Well, it turns out that there’s a song called “story” on clipping.’s debut album midcity, which tells the story of the taxi crash from the viewpoint of an onlooker named Randy. “Story 2”, about a former criminal, appears on their next album. Story 3 is missing, but Story 4 appears, for some reason, on a remix album by alt-J, featuring different characters but images that echo the other Story songs.
So apparently “Story 5” is part of a thread running through various clipping. albums, more than an organic part of Splendor & Misery. But there are layers upon layers here, because in the middle of “True Believer”, the static comes in staccato sequence, which turns out to be Morse code. (Which code gets referenced in “Air ‘Em Out” as well.) The coded message says: GRACEISRANDYSSISTER. Grace is Randy’s sister.

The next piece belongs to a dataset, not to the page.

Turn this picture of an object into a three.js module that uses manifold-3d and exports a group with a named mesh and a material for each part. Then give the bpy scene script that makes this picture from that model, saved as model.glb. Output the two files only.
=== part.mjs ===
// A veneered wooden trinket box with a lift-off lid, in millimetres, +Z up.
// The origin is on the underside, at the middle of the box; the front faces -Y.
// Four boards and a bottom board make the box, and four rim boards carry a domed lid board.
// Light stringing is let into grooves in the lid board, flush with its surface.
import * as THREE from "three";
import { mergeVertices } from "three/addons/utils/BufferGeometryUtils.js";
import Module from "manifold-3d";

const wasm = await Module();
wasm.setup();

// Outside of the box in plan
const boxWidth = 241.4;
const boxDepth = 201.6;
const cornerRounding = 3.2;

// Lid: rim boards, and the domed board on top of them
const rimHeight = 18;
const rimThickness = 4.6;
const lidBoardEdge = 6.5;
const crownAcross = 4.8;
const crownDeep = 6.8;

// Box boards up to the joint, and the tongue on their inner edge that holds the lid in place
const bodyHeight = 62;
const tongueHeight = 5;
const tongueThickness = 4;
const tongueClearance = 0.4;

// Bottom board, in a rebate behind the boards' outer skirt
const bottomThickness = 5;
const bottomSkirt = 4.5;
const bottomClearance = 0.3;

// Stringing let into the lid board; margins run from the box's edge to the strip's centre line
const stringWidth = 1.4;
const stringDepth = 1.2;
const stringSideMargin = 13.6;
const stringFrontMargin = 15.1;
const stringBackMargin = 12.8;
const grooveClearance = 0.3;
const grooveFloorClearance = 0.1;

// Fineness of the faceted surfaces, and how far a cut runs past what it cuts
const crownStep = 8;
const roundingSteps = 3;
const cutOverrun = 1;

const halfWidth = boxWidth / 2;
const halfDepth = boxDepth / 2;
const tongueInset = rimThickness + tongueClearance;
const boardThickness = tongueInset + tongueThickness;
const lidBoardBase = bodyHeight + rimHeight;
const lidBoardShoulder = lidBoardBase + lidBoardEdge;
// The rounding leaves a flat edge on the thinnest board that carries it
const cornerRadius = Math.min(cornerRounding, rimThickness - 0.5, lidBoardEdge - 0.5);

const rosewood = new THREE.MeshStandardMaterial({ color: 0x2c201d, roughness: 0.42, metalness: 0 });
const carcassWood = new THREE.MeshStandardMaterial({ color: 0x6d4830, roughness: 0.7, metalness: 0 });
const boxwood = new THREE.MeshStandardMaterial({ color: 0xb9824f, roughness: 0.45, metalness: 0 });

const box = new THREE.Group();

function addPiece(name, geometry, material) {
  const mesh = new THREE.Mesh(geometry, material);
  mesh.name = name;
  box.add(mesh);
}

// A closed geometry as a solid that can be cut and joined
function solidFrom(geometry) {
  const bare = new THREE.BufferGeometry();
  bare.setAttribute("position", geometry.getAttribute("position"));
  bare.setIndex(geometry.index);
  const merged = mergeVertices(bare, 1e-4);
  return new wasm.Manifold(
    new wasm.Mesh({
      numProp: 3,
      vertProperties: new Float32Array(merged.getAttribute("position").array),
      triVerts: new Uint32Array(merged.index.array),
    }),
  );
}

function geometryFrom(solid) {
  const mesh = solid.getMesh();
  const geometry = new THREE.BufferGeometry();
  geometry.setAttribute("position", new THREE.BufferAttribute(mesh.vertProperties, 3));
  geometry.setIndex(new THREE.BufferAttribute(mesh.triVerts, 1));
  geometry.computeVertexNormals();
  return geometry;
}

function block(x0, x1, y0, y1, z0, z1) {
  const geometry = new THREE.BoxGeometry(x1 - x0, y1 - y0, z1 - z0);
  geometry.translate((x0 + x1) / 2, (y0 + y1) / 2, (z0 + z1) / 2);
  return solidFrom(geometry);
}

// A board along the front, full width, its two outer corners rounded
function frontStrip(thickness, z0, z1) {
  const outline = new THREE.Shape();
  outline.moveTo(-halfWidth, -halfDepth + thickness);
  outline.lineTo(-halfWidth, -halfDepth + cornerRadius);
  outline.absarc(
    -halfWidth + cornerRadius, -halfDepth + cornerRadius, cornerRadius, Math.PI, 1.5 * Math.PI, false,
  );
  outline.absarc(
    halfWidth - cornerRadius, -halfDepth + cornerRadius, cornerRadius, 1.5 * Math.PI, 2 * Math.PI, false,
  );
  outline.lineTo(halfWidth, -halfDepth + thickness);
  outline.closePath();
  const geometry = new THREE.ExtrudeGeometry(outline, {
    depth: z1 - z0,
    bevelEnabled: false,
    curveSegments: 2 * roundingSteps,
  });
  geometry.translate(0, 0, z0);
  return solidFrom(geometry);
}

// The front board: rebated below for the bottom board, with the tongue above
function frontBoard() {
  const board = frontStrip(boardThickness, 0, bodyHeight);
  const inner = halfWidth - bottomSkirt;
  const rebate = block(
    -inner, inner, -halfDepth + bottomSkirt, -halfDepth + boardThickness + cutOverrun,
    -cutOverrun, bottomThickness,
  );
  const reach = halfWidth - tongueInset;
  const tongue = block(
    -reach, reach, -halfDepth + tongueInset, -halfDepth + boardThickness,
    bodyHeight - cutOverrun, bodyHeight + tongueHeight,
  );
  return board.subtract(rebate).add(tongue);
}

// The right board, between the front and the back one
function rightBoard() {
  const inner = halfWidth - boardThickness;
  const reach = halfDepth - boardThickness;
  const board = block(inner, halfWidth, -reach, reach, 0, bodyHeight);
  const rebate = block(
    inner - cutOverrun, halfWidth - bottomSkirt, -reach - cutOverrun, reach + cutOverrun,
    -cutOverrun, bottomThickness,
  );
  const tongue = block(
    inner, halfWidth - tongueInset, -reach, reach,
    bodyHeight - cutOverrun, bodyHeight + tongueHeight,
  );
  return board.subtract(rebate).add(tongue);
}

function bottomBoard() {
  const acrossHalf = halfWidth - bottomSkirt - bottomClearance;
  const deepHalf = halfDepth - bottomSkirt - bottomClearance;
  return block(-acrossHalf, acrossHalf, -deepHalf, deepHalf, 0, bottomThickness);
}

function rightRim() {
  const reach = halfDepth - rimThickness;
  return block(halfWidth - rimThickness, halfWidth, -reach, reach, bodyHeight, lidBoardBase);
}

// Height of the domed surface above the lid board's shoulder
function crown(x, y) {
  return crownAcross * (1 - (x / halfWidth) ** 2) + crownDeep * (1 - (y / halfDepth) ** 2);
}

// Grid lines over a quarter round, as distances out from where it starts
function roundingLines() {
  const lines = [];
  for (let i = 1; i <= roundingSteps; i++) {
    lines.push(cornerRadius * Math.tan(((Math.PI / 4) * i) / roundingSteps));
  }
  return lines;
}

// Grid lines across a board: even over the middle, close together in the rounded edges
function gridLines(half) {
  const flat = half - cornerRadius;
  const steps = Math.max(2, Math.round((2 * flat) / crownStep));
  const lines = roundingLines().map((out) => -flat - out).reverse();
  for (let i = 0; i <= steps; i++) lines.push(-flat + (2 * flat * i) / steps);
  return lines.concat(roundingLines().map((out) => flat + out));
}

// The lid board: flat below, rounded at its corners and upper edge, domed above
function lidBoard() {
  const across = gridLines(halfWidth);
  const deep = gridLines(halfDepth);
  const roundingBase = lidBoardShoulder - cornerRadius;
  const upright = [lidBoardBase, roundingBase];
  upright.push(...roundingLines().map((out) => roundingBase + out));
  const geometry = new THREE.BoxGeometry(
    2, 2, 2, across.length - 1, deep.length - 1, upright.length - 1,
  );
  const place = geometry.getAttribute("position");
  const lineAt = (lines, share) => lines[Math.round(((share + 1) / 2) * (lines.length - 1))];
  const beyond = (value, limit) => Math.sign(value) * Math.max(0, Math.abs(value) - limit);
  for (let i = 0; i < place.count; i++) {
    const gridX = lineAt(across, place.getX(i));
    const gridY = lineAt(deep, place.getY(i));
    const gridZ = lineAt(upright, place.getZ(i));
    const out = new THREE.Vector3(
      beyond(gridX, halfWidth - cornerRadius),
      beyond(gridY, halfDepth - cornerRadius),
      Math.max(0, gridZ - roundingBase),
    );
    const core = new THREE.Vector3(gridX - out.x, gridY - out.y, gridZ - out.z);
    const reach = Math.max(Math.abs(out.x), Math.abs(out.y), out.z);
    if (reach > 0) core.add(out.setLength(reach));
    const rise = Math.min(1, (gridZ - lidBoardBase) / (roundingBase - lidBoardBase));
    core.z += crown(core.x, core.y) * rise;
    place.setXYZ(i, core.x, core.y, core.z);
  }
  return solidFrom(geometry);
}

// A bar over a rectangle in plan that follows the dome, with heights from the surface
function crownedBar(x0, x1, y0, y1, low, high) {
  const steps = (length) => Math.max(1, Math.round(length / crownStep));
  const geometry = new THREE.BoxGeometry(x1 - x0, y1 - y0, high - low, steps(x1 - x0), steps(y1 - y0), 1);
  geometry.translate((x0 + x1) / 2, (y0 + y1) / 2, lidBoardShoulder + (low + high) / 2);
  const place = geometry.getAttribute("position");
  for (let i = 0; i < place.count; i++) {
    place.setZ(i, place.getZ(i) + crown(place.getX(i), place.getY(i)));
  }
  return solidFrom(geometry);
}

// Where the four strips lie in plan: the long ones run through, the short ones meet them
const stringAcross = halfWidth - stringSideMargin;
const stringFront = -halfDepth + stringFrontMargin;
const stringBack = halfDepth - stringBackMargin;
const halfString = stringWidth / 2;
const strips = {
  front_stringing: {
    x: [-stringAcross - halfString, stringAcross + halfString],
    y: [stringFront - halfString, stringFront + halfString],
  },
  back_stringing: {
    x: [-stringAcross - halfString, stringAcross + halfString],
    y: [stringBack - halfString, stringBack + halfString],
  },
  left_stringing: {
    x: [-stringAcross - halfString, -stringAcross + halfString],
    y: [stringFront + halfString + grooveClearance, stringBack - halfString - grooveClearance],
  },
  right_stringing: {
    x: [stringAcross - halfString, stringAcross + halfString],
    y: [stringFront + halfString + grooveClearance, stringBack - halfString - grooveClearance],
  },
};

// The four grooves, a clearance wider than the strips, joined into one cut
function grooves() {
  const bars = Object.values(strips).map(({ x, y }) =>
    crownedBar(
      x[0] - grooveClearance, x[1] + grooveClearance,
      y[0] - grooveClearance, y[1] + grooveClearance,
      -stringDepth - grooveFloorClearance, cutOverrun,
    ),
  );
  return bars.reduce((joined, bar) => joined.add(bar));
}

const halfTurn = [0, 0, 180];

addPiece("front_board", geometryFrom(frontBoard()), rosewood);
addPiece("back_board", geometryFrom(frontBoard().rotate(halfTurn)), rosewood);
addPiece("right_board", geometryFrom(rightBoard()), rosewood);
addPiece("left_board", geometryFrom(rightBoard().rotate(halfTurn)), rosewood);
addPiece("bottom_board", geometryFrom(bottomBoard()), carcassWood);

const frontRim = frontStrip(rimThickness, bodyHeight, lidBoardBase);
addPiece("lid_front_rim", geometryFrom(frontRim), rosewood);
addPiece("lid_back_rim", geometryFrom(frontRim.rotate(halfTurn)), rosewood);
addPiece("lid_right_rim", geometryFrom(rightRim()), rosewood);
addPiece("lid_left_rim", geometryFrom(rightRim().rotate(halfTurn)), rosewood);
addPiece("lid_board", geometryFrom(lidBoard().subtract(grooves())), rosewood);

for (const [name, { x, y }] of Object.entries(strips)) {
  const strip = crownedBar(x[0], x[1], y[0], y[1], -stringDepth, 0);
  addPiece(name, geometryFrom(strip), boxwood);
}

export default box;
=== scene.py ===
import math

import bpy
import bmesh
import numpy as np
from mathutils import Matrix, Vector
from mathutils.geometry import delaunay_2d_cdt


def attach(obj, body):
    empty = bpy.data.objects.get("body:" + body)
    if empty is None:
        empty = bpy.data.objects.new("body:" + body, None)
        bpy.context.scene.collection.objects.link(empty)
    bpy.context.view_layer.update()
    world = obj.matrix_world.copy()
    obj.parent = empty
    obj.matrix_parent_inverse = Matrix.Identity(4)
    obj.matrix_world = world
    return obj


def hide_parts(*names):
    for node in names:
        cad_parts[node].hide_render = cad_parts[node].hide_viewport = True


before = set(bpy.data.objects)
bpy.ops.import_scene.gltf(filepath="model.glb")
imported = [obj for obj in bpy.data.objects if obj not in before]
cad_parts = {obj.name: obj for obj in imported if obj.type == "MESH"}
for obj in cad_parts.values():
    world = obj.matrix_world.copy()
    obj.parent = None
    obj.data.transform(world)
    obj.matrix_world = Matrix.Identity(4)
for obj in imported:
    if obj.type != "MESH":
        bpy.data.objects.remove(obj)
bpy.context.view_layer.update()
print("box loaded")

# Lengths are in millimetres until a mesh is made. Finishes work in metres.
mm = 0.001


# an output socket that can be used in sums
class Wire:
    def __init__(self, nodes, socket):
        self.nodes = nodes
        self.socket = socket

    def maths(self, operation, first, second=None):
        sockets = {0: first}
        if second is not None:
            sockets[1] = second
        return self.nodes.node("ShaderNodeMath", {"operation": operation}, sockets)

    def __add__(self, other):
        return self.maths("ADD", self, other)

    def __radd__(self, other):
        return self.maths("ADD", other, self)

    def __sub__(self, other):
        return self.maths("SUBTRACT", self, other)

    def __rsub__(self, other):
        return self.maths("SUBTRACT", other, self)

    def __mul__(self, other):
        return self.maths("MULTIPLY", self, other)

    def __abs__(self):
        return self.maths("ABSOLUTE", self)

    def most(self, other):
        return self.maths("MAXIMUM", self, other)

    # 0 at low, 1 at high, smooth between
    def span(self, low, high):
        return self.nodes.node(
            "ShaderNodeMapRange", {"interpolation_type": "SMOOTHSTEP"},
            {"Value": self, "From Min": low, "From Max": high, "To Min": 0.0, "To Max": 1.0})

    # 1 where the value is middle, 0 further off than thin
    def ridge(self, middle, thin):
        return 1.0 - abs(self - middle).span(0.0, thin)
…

Even more mysterious, the song “Interlude 02 (Numbers)” imitates the style of a numbers station with a long string of NATO alphabet letters: “Foxtrot, Uniform, Whiskey, Romeo, Whiskey, Charlie, Oscar, X-Ray”, and so on. Gibberish? Not on a clipping. album. As the incredibly dedicated Genius user TheRingshifter figured out, this is a code too, a Vigenère cipher which requires a keyword. “Air ‘Em Out” yields the secret in its verse:
Come up off your smooth talk, playa this raspy (ahem)
You stuck on Morse code, playa, this is ASCII
Your birthright make you scared to get nasty
The keyword is Kemmer, that’s what yo’ ass need
Plugging the keyword “kemmer” (itself a LeGuin reference) into the cipher yields the text “THETARGETISAMYCLARK”. The target is Amy Clark. Who is Amy Clark? We don’t know… yet. Though there is a “Doc Clark” referenced in “Story 2”. There’s a clipping. album subsequent to Splendor & Misery, and while its “Story 7” (again skipping the multiples of 3) tells us more about Randy and a character from “Story 4”, there’s no Amy Clark.
To unravel this puzzle, we’ll just have to wait for more clues. With clipping., the deeper you dive the more you find — there’s so much more to discover in this all black everything.